Business divorce, just like traditional matrimonial divorce, can occur for many reasons. Many times, business divorce is occasioned by underperformance and the need to separate an underperforming owner. However, the opposite circumstance, a business that has done well, can also spur desire for change in structure. Just like matrimonial divorce, business divorce can be a long, painful and expensive proposition. Consideration of trigger events for dissolution and setting an exit strategy before commencing the business venture can manage the expectations of the parties and facilitate transition when it becomes necessary. And it almost always does.
One of the primary considerations is trust. Consider the level of trust you place in a business partner on so many levels. Trust ranges from the basics of whether you can trust your partner not to have a hand in the cookie jar, to more esoteric questions of whether you can trust your partner to share your long term vision. All too often clients come to us with stories of unexplained payments for personal expenses which are only discovered by accident. What are the rights and obligations of the company and the business partners in such event? These rights should be spelled out in the agreement between the parties, otherwise the company, and the innocent shareholders, are left to argue common law claims and may be without a way to specifically extract the untrustworthy owner.
Trust goes deeper than the simple situation of defalcation (misuse of funds). Can you trust your business partner to have the same desire to grow your business and increase sales and performance metrics over an extended time? Business entities generally have perpetual existence. Can you trust that your partner will continue to make the requisite investments of time, energy and money that are necessary to bring the success you work so hard to achieve? If the agreements between the parties do not provide for a mechanism to remove that partner, or at least monetarily induce that partner to voluntarily separate, what strategy is available to accomplish the necessary change?
If extraction of a non performing owner is one side of the coin, the terms of voluntary separation are the other. Even in the absence of material differences between owners and managers, time and circumstance often require parties to go their separate ways. The terms of voluntary separation can be every bit as complex as forcible removal. Often, the most problematic inquiry is the right to be compensated in consideration of separation. Such terms of separation can vary based on valuation methodologies such as “market” or “book” values, timing of payments, reductions or additions to value based on subsequent conduct. In the absence of advance planning, the parties are almost certain to find dispute.
Post-employment obligations and fiduciary duties are also fertile ground for dispute. Corporate officers and directors have fiduciary obligations to the business. Partners, shareholders and members may have fiduciary obligations to each other. A departing shareholder may or may not be permitted to directly compete either during or after termination of the business relationship. Certainly, issues arise with respect to client/customer relationships and confidential information. More substantial issues may arise when the business develops a new technology or intellectual property which one party seeks to exploit in a different way. Agreements between the parties can address such possibilities and preserve rights by contract which might otherwise be ambiguous.

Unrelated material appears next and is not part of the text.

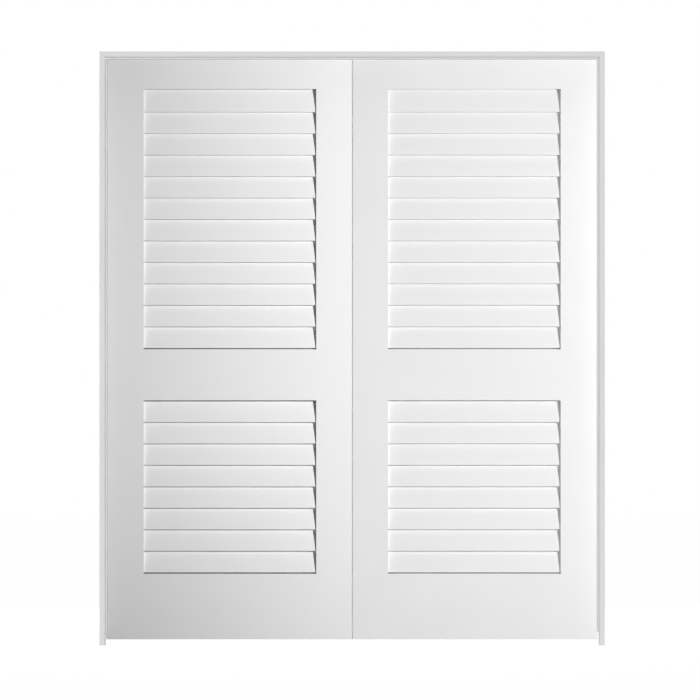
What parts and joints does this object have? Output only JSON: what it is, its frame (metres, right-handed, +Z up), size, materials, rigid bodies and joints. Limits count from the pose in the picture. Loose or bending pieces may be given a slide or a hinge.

What if it all goes wrong? Again, business entities are generally established to have a perpetual existence, so termination must be accomplished by agreement or statutory procedure. What kind of consent is necessary to effectuate dissolution? Must all of the shareholders or members agree? Agreements can specify events and effect of dissolution including specific assignments in distribution of assets according to differing methodologies or factual circumstances. In circumstances where one party is opposed to liquidation or dissolution, the situation can become even more complex. Occasionally, only the appointment of a receiver can effectuate liquidation or dissolution; a generally unappealing circumstance as such an appointment necessitates the loss of control.
The questions posed and circumstances described above underline the importance of careful consideration prior to establishment of business entities. Such considerations during the business “engagement” and before business matrimony are necessary to prevent significant hardship when expectations are not managed. Advance planning though counsel can address many of the issues potentially faced by business owners and help the parties realize their expectations when circumstances change.